The long awaited Euro-Med summit, which was scheduled to be convened next week in Barcelona, has been officially postponed following major rifts among the participants particularly between certain Arab states and Israel.

The postponement confirmed speculation in Brussels that the Union for the Mediterranean (UfM), created in 2008 on a French initiative, is dominated by infighting among members.

The meeting has now been pushed to the third week of November. The official reason given by the EU's Spanish presidency was that the two co-chairs of the UfM, Egypt and France, had agreed to postpone the summit "to give more time to prepare in order to guarantee its success".

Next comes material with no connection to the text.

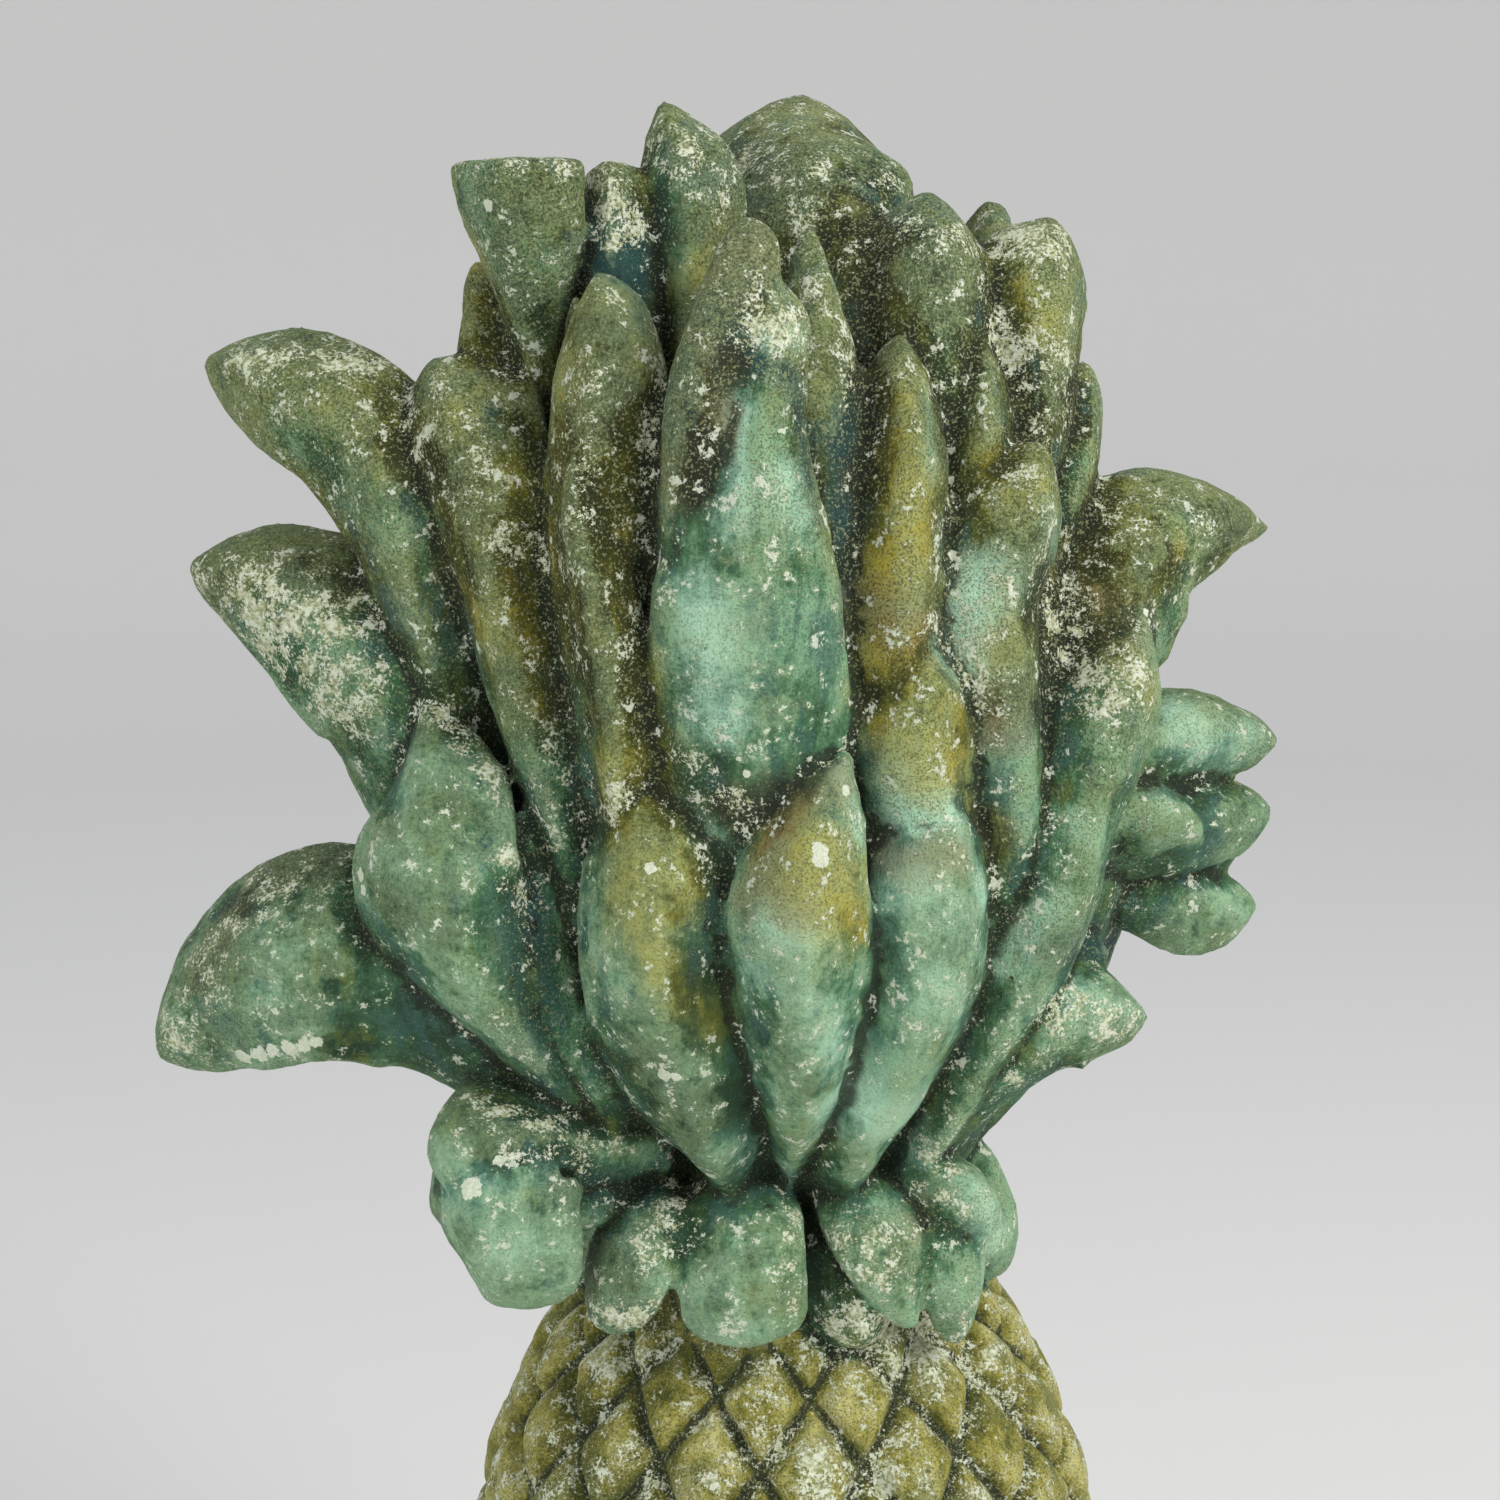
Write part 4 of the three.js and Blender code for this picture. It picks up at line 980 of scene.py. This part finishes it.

The real reason, however, is the threat that Egypt and Syria will boycott the meeting if Israel's Foreign Minister Avigdor Lieberman takes part.

According to an EU presidency statement, it was agreed that the summit would be held in Barcelona in the third week of November, to coincide with the commemoration of 15th anniversary of the Conference of Barcelona of 1995, which marked the beginning of the Euro-Mediterranean process.

"The postponement will also allow the indirect Israeli-Palestinian negotiations, which have just started, to bear fruit, which will create the suitable conditions to guarantee the success of the summit," the statement said. However, sources close to the UfM said the postponement of the summit had long been coming due to differences between some Arab states and Israel.

Malta, one of the major supporters of the Union, only recently announced the appointment of Permanent Secretary Cecilia Attard Pirotta, its top diplomatic official, to occupy one of the six posts of Deputy Secretary General at the organisation's seat in Barcelona. However, the Union's secretariat is the only concrete measure which has been put in place so far during the first two years of the UfM.

Some 43 countries from the EU and states bordering the Mediterranean Sea - including Israel, Turkey, Syria, Lebanon, Egypt, Morocco, Tunisia and Algeria, as well as Jordan and the Palestinian Authority - were invited to attend the summit along with Malta.

The Union was set up in 2008 during the French EU presidency to replace the Barcelona process, which failed to achieve any major results since its foundation in 1995.